From the first line of the data below, repeat each line exactly until you reach the line with "return min(1, max(0, dull"; include that line too.
----------
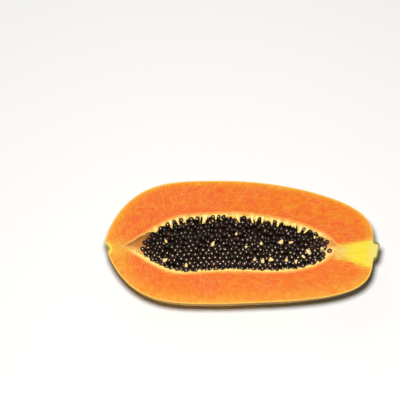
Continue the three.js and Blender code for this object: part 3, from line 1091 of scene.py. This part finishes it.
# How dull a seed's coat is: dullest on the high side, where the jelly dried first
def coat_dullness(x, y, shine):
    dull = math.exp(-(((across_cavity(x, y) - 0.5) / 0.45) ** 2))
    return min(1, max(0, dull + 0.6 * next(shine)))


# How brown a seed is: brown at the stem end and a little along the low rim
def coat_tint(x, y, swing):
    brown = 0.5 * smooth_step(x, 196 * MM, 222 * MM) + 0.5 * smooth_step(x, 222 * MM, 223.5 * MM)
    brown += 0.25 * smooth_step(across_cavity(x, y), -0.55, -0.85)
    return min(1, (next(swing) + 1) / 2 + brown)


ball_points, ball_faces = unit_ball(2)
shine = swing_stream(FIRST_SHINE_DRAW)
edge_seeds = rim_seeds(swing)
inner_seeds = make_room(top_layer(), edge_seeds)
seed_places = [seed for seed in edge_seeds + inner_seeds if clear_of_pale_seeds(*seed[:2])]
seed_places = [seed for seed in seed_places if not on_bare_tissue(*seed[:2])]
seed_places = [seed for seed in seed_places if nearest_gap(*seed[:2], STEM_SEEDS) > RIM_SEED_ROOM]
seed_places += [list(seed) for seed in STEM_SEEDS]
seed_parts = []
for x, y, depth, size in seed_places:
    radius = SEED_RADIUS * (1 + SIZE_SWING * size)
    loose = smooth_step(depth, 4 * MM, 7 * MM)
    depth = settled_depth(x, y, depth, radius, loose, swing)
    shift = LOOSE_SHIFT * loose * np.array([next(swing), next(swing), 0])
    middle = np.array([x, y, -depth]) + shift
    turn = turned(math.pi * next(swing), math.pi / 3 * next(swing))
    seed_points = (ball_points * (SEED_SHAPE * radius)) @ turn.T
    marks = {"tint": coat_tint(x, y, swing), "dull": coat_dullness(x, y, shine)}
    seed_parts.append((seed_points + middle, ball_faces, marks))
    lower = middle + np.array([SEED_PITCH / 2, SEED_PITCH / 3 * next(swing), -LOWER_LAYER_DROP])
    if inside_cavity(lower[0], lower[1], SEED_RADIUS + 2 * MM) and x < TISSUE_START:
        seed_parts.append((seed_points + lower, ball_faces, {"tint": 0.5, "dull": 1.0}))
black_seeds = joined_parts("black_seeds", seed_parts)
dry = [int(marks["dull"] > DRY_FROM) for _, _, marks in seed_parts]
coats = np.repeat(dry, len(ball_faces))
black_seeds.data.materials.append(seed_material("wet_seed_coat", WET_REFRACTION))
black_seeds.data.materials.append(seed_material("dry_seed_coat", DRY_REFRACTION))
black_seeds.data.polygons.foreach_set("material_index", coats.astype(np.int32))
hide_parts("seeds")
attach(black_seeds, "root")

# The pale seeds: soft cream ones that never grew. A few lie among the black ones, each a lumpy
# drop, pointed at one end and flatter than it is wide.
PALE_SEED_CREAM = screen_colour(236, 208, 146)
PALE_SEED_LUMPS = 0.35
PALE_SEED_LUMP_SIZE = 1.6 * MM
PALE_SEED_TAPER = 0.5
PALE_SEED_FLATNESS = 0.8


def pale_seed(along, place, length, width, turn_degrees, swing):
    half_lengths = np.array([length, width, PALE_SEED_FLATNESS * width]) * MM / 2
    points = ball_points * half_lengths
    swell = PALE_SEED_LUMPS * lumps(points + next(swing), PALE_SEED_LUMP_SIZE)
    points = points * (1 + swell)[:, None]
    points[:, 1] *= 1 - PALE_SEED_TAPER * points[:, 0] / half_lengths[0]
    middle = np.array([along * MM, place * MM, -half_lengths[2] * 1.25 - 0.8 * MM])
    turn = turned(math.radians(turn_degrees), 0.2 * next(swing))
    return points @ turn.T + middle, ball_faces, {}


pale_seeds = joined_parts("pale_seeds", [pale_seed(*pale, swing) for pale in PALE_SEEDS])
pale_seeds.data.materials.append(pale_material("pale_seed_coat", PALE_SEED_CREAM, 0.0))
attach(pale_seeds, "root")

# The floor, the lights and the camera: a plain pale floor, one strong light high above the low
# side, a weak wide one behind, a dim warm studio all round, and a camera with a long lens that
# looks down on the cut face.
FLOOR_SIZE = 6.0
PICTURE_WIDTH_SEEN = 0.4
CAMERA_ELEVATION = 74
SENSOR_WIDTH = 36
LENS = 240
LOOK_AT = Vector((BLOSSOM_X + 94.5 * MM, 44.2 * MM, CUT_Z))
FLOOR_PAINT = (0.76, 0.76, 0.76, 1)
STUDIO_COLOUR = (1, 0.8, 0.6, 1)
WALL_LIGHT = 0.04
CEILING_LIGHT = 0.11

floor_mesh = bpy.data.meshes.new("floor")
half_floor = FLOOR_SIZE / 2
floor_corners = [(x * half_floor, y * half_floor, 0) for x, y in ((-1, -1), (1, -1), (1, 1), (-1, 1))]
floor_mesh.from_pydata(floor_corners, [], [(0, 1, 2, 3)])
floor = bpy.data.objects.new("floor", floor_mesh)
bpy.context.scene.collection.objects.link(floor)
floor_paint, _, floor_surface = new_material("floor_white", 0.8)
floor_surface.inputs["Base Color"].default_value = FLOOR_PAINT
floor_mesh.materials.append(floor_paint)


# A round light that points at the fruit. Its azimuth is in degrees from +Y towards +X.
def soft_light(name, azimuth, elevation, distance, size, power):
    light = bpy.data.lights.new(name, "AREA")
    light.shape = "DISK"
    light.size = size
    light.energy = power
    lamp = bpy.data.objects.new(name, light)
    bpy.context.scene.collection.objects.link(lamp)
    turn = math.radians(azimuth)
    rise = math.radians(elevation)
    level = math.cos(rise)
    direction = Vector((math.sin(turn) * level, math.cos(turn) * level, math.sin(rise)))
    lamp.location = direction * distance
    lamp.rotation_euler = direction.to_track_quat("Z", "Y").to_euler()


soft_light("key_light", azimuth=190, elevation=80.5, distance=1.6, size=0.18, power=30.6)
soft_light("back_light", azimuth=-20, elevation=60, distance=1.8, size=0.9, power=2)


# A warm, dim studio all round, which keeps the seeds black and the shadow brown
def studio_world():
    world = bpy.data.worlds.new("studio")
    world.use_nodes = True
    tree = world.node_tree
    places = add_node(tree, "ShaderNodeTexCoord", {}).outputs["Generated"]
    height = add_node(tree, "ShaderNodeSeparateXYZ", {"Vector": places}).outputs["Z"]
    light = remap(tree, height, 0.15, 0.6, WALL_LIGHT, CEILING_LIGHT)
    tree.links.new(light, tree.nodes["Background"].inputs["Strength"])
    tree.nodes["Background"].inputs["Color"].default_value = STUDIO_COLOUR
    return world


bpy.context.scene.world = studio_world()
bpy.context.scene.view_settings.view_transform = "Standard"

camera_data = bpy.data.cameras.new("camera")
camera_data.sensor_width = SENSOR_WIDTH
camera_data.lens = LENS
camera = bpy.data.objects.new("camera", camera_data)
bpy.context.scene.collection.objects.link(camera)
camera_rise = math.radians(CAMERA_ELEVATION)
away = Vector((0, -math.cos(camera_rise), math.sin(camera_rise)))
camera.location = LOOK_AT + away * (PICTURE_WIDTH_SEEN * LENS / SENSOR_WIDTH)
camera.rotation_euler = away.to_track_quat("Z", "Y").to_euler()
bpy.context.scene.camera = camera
----------
The response:
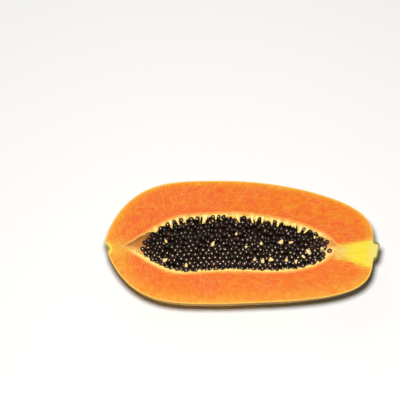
Continue the three.js and Blender code for this object: part 3, from line 1091 of scene.py. This part finishes it.
# How dull a seed's coat is: dullest on the high side, where the jelly dried first
def coat_dullness(x, y, shine):
    dull = math.exp(-(((across_cavity(x, y) - 0.5) / 0.45) ** 2))
    return min(1, max(0, dull + 0.6 * next(shine)))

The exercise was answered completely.